Não deu outra. Excesso de oferta, crise prolongada, custos locais altíssimos – e o desastre consumado. Ironicamente, tudo isso ocorreu durante o governo petista egresso de São Bernardo, Lula da Silva à frente.
Perdas ano a ano
Para que não haja dúvida sobre os números oficiais do Ministério do Trabalho e Emprego, veja os resultados de São Bernardo de cada ano durante o período em que o saldo negativo se estabeleceu no setor industrial, e também nos demais:
Em 2012 foram decepados 2.286 empregos industriais e o saldo geral de empregos foi de 664 negativos.
Em 2013 foram eliminados 1.475 empregos industriais com carteira assinada e o saldo geral de empregos em todos os setores foi positivo em 4.558 postos de trabalho.

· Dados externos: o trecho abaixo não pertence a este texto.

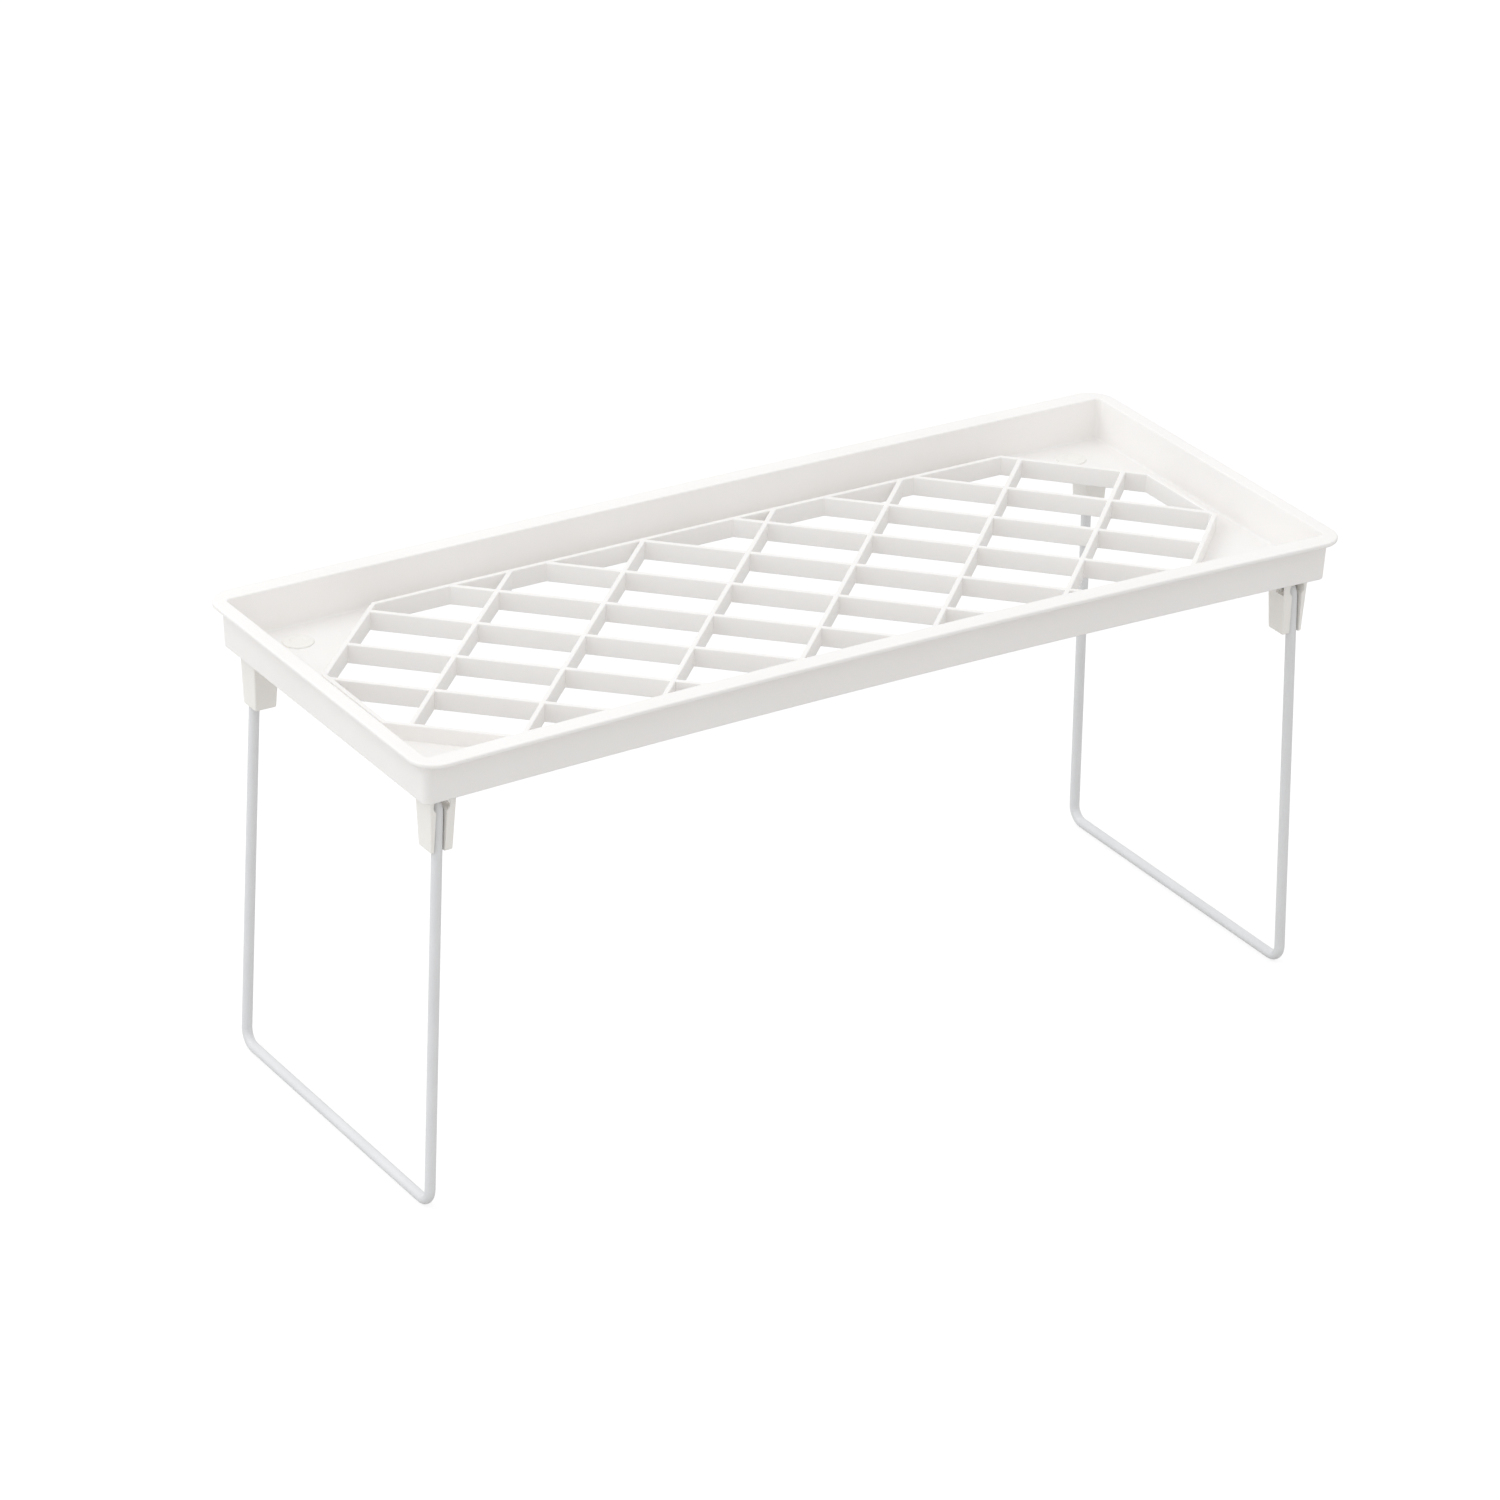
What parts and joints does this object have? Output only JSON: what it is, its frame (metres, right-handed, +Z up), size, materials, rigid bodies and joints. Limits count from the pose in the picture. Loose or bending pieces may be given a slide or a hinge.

Em 2014 foram eliminados das indústrias 5.717 trabalhadores formais e o saldo geral envolvendo todas as atividades foi negativo em 7.283 postos formais.
Em 2015 foram destruídos 8.968 empregos formais no setor industrial e o saldo geral em todas as atividades foi negativa em 18.654 postos de trabalho.
Em 2016 foram destruídos outros 8.046 empregos formais na indústria e o saldo geral de empregos formais em todos os setores atingiu 15.406 negativo.
Em 2017 foram eliminados 1.474 postos de trabalhos com carteira assinada no setor industrial enquanto no cômputo geral, em todas as atividades, o saldo negativo foi de 1.803 postos.
No ano passado o saldo de postos de trabalho no setor industrial foi finalmente positivo, de 181 carteiras assinadas, enquanto o saldo em todas as atividades alcançou 3.195 postos de trabalho.